È una dinamica alla base di queste infernali fabbriche di content che chiamiamo piattaforme: per svettare bisogna distinguersi, insinuare il dubbio, trovare il punto di attrito e allargarlo fino a renderlo una faglia di divisione; nuove polarizzazioni, nuovo engagement, nuovi follower e tutti contenti – tranne chi poi deve vivere nella realtà, suo malgrado.
Non ne faccio una colpa personale di influencer o content creator, perché giocano a un gioco che funziona con regole falsate a monte: ma perché non fermarsi a ragionare? Perché non riflettere su come questi distinguo, che si dicono a fin di Bene, una volta messi in circolo dagli algoritmi producono divisioni che avvantaggiano un Male con già fin troppo campo libero?
Anche perché i membri del Calp, insieme ai loro omologhi degli altri porti del Mediterraneo, bloccano le armi dirette agli scenari di guerra con azioni di protesta (non è successo solo con quelle da imbarcare verso Israele, ma anche con Yemen, Emirati Arabi, Arabia Saudita: basta fare una ricerchina) da anni, non da ieri. Quindi forse un po’ di anticolonialismo, di riffa o di raffa, l’hanno assorbito.

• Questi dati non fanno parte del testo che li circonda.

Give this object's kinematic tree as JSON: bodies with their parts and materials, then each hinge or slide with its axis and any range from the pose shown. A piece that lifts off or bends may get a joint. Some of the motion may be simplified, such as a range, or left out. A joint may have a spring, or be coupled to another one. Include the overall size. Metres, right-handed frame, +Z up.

E se ci vogliamo decostruire seriamente, con metodo, lasciamelo dire: vedendo persone molto istruite che da casa loro fanno la punta ai compassi nautici di portuali partiti per mare a sfidare una potenza militare per consegnare cibo e farmaci, non posso non pensare che la società in cui viviamo, oltre che con il colonialismo, è ancora troppo tenera anche con il classismo.
E su questo secondo versante di discriminazione, purtroppo (o magari per fortuna), mi pare che l’influencing non abbondi. O sbaglio?